[Data entries]
-- -- --

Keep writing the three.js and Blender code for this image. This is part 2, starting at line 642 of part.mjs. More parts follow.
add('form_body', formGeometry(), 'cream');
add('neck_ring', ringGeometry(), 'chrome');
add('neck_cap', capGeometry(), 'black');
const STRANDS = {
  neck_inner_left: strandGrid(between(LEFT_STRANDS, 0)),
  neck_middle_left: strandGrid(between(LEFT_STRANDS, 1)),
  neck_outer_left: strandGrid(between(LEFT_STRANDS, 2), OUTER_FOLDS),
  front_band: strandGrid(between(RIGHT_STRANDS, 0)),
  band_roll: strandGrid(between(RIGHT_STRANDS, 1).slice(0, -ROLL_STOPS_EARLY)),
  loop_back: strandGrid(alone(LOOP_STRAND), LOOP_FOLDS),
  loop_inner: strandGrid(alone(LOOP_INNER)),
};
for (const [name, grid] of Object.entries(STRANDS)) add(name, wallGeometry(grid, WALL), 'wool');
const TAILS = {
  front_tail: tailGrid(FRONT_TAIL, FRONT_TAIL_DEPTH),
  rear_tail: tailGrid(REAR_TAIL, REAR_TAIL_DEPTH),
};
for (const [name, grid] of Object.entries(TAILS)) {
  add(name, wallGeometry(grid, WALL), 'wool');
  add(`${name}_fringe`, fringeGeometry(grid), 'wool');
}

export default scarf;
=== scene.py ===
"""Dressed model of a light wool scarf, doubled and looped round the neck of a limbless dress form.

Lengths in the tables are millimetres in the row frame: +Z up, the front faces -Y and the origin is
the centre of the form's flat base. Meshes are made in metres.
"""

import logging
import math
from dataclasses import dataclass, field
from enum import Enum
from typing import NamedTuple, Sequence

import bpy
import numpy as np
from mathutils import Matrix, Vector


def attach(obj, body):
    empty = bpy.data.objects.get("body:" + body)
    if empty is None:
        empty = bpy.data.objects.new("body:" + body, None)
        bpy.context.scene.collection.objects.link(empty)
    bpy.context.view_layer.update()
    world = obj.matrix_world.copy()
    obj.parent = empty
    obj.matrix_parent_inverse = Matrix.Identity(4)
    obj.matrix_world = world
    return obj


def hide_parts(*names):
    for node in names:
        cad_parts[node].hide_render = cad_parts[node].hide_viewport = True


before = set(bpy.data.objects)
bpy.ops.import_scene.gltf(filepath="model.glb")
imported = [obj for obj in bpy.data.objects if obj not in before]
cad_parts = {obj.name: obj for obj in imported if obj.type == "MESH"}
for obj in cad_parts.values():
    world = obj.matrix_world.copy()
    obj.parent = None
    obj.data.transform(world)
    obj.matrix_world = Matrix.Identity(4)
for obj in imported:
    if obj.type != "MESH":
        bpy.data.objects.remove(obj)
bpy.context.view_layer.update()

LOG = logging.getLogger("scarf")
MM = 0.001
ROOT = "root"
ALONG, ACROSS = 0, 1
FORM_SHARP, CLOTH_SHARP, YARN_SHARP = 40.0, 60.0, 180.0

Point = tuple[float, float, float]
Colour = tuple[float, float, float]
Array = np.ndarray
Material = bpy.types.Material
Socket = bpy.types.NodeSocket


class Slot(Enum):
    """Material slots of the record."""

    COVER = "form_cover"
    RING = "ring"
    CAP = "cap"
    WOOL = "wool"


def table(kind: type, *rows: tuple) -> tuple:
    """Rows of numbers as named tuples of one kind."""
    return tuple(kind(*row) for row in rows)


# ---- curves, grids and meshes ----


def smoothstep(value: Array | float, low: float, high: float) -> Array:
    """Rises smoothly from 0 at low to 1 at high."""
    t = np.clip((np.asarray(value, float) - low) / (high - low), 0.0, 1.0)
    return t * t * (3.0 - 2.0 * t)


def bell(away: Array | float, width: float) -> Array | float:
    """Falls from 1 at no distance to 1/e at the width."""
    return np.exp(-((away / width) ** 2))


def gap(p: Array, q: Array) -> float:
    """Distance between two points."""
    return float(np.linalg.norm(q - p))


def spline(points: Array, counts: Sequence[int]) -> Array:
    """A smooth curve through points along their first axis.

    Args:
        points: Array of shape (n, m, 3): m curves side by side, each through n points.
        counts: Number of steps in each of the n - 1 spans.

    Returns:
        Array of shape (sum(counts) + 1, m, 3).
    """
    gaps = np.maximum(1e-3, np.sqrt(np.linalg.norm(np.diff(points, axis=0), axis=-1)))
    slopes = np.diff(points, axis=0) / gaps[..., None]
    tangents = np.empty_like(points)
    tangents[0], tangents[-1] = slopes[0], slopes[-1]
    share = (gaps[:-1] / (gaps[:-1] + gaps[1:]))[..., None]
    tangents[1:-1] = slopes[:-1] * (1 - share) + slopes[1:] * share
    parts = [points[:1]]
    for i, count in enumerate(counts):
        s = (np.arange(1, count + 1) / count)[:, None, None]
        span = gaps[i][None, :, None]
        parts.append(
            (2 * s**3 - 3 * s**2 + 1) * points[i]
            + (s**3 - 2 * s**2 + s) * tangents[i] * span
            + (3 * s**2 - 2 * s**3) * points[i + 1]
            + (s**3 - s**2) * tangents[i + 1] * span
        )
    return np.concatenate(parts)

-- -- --

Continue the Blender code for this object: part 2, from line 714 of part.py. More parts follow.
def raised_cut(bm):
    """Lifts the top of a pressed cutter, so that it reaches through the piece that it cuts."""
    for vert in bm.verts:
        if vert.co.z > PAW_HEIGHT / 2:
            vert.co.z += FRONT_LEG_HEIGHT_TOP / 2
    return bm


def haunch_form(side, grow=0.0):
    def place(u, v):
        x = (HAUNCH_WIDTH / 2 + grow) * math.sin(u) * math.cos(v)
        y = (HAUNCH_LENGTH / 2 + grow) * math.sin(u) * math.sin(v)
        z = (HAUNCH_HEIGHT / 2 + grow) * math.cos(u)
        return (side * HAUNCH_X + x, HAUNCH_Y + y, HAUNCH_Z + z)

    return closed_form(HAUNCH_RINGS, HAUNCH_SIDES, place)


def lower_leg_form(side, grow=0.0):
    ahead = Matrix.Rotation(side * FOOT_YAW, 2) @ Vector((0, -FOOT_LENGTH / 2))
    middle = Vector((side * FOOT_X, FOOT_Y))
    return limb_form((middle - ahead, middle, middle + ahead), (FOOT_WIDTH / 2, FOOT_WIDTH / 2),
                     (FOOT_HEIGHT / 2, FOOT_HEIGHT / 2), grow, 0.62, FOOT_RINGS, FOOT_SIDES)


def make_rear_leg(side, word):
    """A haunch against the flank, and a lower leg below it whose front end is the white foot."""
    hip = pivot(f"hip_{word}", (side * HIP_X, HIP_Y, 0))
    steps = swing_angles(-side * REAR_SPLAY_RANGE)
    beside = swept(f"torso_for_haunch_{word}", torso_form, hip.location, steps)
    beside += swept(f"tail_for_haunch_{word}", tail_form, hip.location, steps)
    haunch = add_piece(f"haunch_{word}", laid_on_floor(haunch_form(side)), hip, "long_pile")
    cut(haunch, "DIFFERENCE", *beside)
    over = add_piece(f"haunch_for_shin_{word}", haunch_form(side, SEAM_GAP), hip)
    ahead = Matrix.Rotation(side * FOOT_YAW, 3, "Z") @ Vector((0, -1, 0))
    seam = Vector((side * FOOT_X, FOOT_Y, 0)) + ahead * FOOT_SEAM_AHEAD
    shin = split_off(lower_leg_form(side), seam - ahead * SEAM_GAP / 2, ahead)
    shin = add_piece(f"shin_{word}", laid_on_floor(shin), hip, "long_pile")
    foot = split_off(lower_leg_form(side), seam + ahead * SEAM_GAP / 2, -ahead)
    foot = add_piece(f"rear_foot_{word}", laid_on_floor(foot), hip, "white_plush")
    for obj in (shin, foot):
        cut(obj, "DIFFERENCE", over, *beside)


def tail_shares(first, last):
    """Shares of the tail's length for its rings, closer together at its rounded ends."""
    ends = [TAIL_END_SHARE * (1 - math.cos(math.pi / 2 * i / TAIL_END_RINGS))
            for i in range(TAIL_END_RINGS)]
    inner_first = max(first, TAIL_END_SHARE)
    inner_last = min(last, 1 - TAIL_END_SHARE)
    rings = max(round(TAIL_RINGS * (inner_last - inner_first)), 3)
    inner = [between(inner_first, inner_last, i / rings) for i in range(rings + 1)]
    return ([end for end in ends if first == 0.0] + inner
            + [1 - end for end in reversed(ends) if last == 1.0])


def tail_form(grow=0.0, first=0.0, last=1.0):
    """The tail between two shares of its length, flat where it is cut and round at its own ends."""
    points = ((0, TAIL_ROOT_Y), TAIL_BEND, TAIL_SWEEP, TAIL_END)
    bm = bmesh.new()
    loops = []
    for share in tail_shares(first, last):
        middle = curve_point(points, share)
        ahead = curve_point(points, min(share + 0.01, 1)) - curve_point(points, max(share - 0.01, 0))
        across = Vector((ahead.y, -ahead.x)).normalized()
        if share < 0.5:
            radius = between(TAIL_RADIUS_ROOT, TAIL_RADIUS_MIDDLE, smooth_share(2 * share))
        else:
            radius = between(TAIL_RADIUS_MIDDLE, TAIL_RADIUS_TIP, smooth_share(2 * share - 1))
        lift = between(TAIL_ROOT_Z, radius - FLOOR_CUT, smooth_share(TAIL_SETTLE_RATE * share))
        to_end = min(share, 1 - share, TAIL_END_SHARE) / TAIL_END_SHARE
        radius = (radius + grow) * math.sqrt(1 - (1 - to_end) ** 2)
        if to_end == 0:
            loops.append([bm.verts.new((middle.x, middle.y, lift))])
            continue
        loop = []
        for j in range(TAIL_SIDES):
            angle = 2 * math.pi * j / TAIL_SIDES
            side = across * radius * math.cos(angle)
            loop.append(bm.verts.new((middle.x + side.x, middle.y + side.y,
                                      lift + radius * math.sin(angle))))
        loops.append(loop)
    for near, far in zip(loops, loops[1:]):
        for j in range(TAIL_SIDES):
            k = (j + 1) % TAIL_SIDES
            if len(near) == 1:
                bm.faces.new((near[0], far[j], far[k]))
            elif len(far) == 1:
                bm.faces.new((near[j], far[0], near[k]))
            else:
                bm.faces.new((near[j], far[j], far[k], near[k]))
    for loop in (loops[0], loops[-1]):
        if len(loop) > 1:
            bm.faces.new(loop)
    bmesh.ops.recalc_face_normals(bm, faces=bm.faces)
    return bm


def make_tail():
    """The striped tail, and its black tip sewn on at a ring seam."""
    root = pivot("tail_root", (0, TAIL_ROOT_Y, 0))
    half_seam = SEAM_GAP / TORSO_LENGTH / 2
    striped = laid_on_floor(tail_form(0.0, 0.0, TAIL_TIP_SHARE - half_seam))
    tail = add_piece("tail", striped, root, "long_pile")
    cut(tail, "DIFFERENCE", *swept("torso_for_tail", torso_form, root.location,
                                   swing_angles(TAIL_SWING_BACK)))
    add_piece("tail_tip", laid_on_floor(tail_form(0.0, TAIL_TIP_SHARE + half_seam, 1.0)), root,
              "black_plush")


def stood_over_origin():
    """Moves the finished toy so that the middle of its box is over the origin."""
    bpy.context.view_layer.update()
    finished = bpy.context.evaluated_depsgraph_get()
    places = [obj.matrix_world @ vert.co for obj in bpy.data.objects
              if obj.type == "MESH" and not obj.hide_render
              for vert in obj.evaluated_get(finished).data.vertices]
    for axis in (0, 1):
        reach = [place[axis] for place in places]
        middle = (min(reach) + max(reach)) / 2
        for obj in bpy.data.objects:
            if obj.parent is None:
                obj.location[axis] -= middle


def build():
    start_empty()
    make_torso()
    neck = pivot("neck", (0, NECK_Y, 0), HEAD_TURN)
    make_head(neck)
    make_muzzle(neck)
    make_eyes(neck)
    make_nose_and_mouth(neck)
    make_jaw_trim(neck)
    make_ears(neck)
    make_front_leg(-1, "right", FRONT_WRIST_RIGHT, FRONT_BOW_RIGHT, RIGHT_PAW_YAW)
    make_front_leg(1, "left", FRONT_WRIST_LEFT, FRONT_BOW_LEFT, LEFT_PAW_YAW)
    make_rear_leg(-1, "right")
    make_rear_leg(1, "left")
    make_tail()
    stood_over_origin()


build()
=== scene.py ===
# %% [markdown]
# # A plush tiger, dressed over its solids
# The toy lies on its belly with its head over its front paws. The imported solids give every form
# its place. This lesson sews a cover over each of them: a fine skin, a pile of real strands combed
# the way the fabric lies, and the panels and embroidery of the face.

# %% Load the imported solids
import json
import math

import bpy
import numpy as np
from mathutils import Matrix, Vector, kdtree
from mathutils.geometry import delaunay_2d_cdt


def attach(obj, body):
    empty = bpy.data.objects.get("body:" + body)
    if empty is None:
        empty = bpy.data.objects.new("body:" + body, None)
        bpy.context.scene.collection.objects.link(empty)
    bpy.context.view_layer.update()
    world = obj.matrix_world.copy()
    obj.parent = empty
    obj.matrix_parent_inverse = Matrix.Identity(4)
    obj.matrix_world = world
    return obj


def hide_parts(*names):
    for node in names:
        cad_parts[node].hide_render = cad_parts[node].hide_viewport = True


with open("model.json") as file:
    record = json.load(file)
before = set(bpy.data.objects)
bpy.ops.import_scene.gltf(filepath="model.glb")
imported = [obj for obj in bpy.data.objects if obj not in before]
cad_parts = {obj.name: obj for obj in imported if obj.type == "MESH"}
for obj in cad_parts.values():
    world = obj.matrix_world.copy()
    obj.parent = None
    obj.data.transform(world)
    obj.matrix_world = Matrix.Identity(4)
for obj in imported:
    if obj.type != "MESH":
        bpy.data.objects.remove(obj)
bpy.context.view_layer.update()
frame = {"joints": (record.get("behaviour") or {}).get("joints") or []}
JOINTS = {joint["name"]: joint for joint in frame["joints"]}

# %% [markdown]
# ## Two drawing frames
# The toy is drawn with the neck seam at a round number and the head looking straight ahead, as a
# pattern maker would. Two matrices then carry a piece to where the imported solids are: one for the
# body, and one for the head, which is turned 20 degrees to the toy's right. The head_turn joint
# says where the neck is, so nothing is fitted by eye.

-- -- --

**Task to carry out**. Report only the number of lines in the data above that contain "with".

**Written solution**. 3